Members of the armed forces, too, may soon face interviews. Standard procedure requires that any service member identified as part of a disputed incident be questioned by internal investigators. Those inquiries can take place quietly or escalate into formal legal proceedings.
The broader implications extend beyond this single event. The United States has increasingly relied on counter-narcotics missions, maritime interdictions, and hybrid operations that blur distinctions between law enforcement and wartime action. These gray-zone missions challenge existing legal frameworks, and incidents like the September 2 strike expose those tensions.
“Lines that used to be bright are getting smudged,” one senior defense official said privately. “That is not sustainable.”
The Bigger Question
Beyond the legal debate lies a philosophical one: how should a democracy define the boundaries of force outside its declared wars?

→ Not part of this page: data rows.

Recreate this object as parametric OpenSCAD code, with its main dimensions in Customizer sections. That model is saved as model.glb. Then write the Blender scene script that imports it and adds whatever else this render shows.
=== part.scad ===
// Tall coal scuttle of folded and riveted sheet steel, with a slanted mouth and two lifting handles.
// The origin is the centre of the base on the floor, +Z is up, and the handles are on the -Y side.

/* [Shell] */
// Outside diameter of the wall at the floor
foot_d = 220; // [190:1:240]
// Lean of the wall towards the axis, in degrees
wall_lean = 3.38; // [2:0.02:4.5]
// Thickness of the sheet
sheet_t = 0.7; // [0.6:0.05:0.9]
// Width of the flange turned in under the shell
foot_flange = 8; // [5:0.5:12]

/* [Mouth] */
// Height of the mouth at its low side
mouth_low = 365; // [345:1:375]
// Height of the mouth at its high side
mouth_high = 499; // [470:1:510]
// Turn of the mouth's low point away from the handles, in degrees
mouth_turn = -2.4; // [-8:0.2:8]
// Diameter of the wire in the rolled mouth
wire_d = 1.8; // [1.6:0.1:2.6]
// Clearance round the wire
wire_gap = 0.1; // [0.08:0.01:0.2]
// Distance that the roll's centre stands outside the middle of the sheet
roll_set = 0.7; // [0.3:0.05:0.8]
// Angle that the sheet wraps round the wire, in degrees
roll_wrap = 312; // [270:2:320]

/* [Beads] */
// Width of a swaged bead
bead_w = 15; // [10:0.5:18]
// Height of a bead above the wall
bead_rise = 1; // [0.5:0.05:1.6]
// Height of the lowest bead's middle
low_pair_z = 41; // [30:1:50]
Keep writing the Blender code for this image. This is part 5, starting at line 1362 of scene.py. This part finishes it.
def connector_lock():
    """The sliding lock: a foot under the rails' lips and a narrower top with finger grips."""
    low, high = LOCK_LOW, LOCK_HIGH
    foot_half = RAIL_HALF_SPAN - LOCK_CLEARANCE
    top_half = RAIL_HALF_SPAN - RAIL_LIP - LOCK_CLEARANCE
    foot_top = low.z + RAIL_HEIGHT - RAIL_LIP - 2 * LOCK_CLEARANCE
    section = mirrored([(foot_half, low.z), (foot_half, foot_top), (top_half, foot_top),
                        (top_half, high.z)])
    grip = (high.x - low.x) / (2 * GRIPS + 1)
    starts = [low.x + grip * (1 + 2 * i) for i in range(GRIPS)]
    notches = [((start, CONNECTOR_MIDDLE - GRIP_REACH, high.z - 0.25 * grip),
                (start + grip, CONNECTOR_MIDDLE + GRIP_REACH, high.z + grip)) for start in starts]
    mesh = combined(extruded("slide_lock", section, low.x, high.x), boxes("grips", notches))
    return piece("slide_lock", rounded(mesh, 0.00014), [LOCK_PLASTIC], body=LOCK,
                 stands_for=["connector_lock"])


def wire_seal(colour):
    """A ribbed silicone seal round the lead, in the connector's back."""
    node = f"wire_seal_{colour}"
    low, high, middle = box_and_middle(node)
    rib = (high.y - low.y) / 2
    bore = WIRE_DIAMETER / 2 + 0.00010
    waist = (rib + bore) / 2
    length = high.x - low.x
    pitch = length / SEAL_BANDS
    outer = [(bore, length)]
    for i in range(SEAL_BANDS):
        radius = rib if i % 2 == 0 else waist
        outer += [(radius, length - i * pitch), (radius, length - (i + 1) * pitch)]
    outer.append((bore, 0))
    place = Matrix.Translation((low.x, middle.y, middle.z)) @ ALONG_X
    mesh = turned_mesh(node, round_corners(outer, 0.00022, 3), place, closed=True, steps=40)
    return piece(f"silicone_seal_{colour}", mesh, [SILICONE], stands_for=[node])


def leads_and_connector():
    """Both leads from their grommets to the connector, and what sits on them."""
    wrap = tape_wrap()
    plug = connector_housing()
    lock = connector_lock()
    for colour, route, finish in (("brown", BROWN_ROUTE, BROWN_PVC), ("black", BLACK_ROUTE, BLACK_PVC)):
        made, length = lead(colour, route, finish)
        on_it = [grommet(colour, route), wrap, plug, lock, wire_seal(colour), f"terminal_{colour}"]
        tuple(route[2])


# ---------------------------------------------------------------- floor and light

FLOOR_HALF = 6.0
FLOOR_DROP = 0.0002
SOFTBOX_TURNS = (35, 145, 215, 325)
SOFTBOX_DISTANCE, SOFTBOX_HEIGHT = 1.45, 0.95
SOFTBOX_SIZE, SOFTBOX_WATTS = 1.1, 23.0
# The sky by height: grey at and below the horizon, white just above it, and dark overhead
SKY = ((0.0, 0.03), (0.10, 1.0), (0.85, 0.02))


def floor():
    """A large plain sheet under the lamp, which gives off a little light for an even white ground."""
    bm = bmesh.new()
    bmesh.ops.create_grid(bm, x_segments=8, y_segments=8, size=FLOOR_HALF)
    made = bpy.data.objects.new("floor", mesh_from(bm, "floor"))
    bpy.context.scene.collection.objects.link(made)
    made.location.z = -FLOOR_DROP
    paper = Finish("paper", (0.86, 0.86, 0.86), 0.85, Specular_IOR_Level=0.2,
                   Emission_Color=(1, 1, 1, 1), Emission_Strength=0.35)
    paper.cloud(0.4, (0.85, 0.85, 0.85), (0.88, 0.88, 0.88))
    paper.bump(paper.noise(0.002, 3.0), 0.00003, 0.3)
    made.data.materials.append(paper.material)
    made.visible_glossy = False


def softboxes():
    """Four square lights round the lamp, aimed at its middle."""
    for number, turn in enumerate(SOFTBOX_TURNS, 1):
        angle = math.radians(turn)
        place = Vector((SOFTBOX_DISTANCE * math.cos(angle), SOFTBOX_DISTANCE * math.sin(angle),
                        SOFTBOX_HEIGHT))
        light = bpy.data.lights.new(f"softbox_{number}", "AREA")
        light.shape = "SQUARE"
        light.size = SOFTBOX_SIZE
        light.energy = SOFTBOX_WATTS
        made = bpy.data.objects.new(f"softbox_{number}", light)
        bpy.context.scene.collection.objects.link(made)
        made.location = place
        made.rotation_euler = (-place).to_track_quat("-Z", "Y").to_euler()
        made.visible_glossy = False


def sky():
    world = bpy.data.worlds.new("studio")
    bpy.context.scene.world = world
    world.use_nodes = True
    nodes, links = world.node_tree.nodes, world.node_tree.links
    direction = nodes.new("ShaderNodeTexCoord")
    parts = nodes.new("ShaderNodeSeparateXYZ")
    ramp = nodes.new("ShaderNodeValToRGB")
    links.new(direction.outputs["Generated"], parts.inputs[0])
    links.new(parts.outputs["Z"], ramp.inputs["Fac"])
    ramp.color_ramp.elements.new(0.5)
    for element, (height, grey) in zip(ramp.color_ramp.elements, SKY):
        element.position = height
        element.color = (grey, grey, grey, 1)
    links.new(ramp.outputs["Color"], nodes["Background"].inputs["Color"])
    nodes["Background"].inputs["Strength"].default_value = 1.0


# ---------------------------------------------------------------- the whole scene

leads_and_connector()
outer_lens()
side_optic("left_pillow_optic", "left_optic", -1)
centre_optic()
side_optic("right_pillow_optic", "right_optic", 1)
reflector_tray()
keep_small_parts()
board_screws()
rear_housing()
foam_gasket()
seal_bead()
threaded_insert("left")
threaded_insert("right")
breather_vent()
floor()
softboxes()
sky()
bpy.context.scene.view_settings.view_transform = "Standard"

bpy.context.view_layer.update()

That question has haunted policymakers since the expansion of counterterrorism operations after 2001. But the Caribbean case is different. No terror group is involved. No battlefield was declared. No congressional authorization was given. If the United States used lethal force without a clear legal basis — and especially if orders prohibited taking prisoners — the implications reach far beyond one operation.
This is why the next phase is critical. Without clear, publicly reviewed facts, the public’s ability to understand the legitimacy of U.S. actions erodes.
The investigation will test Congress, the Pentagon, and the White House. It will test whether political interests overshadow structural safeguards. It will test whether internal oversight mechanisms remain robust enough to catch unlawful conduct. And it will test whether the country can reconcile expanding military operations with legal frameworks that were built for a different era.
Until investigators complete their work, the story remains in flux. But the questions raised — about legality, accountability, and democratic control of military force — will linger long after any final report is issued.